>> begin Material shown

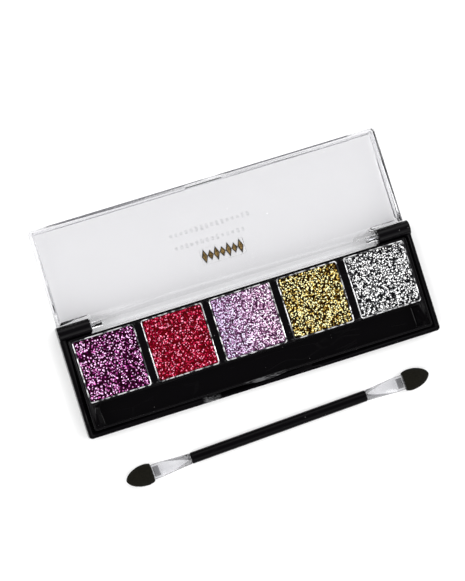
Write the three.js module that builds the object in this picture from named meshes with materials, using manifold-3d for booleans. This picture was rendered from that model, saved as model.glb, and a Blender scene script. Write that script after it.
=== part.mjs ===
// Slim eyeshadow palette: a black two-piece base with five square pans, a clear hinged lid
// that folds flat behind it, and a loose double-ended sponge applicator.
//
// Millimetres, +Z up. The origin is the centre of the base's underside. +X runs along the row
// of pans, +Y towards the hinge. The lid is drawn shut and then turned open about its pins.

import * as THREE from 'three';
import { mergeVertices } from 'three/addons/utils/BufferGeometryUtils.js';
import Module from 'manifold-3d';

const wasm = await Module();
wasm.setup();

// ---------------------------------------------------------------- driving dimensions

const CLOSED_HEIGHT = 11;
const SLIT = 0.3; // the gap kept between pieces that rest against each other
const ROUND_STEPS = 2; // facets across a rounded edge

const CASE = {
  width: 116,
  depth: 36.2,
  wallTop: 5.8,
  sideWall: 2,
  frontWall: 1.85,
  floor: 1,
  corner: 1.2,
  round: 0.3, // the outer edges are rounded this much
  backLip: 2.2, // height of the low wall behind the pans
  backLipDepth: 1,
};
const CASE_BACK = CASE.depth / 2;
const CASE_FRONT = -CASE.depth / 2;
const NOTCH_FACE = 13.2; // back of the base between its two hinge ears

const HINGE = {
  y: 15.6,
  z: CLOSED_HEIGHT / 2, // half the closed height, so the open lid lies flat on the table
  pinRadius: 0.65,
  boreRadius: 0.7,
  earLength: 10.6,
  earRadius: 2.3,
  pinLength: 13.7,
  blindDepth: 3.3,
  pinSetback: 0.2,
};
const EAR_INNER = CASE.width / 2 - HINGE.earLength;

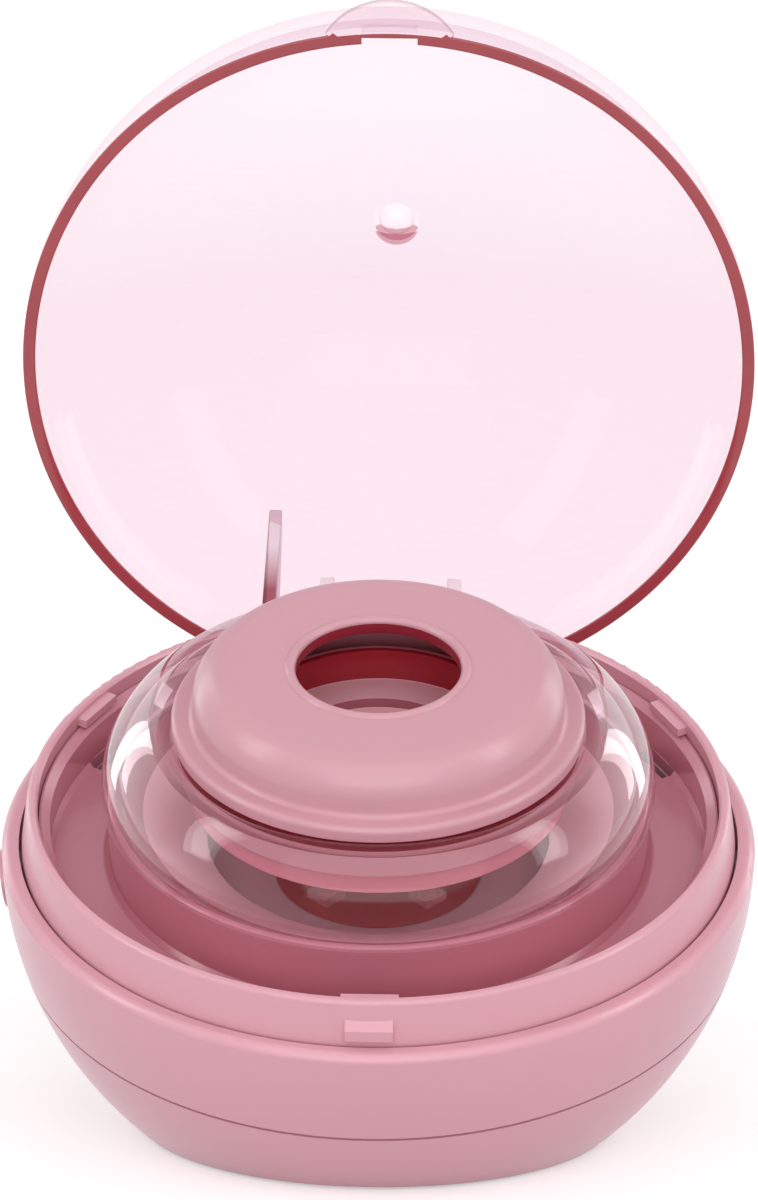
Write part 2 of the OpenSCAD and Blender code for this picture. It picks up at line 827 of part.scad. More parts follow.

>> end Material shown

_Exercise details_
Copy out all of the lines above exactly.

_Full output_
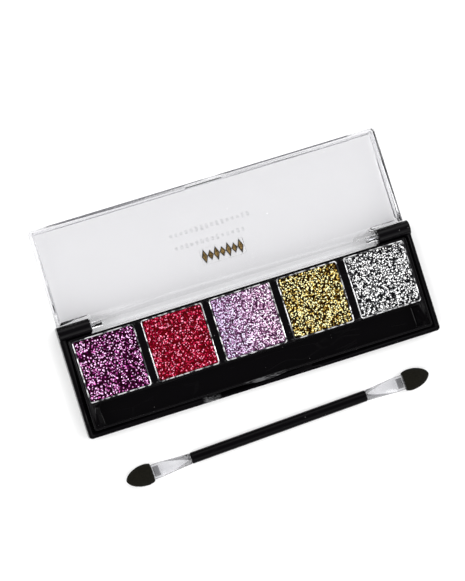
Write the three.js module that builds the object in this picture from named meshes with materials, using manifold-3d for booleans. This picture was rendered from that model, saved as model.glb, and a Blender scene script. Write that script after it.
=== part.mjs ===
// Slim eyeshadow palette: a black two-piece base with five square pans, a clear hinged lid
// that folds flat behind it, and a loose double-ended sponge applicator.
//
// Millimetres, +Z up. The origin is the centre of the base's underside. +X runs along the row
// of pans, +Y towards the hinge. The lid is drawn shut and then turned open about its pins.

import * as THREE from 'three';
import { mergeVertices } from 'three/addons/utils/BufferGeometryUtils.js';
import Module from 'manifold-3d';

const wasm = await Module();
wasm.setup();

// ---------------------------------------------------------------- driving dimensions

const CLOSED_HEIGHT = 11;
const SLIT = 0.3; // the gap kept between pieces that rest against each other
const ROUND_STEPS = 2; // facets across a rounded edge

const CASE = {
  width: 116,
  depth: 36.2,
  wallTop: 5.8,
  sideWall: 2,
  frontWall: 1.85,
  floor: 1,
  corner: 1.2,
  round: 0.3, // the outer edges are rounded this much
  backLip: 2.2, // height of the low wall behind the pans
  backLipDepth: 1,
};
const CASE_BACK = CASE.depth / 2;
const CASE_FRONT = -CASE.depth / 2;
const NOTCH_FACE = 13.2; // back of the base between its two hinge ears

const HINGE = {
  y: 15.6,
  z: CLOSED_HEIGHT / 2, // half the closed height, so the open lid lies flat on the table
  pinRadius: 0.65,
  boreRadius: 0.7,
  earLength: 10.6,
  earRadius: 2.3,
  pinLength: 13.7,
  blindDepth: 3.3,
  pinSetback: 0.2,
};
const EAR_INNER = CASE.width / 2 - HINGE.earLength;

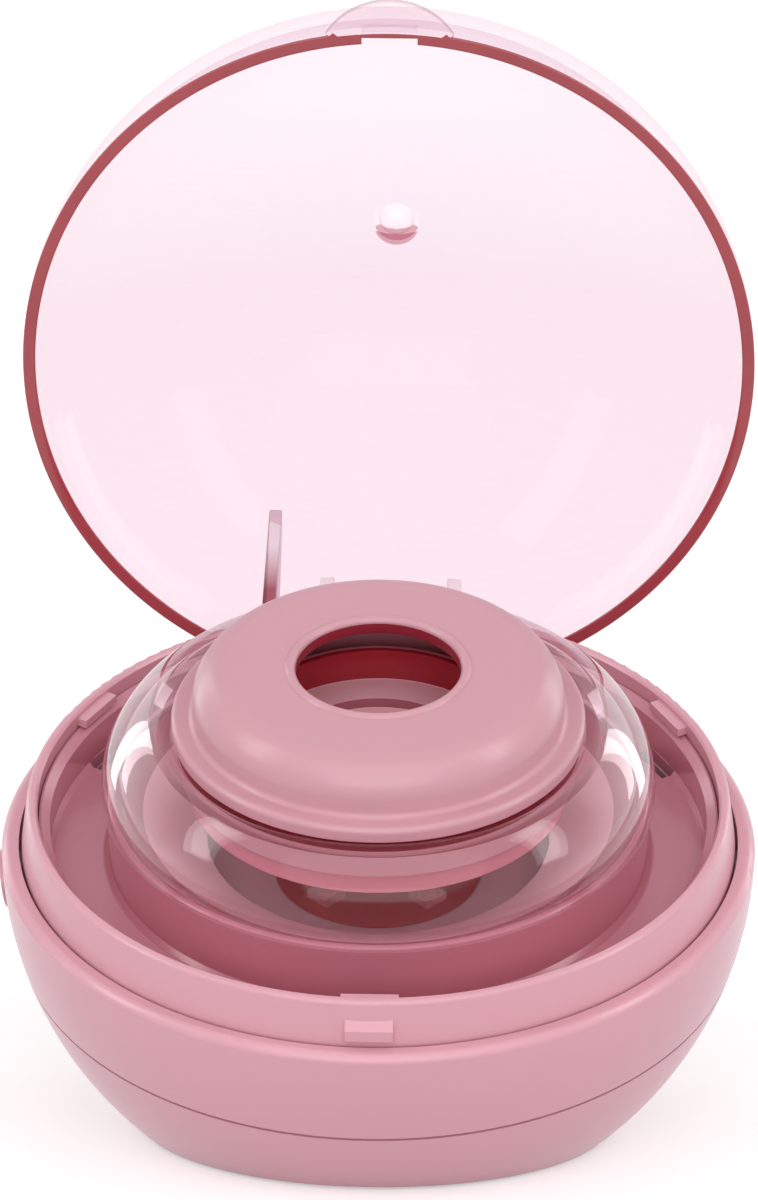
Write part 2 of the OpenSCAD and Blender code for this picture. It picks up at line 827 of part.scad. More parts follow.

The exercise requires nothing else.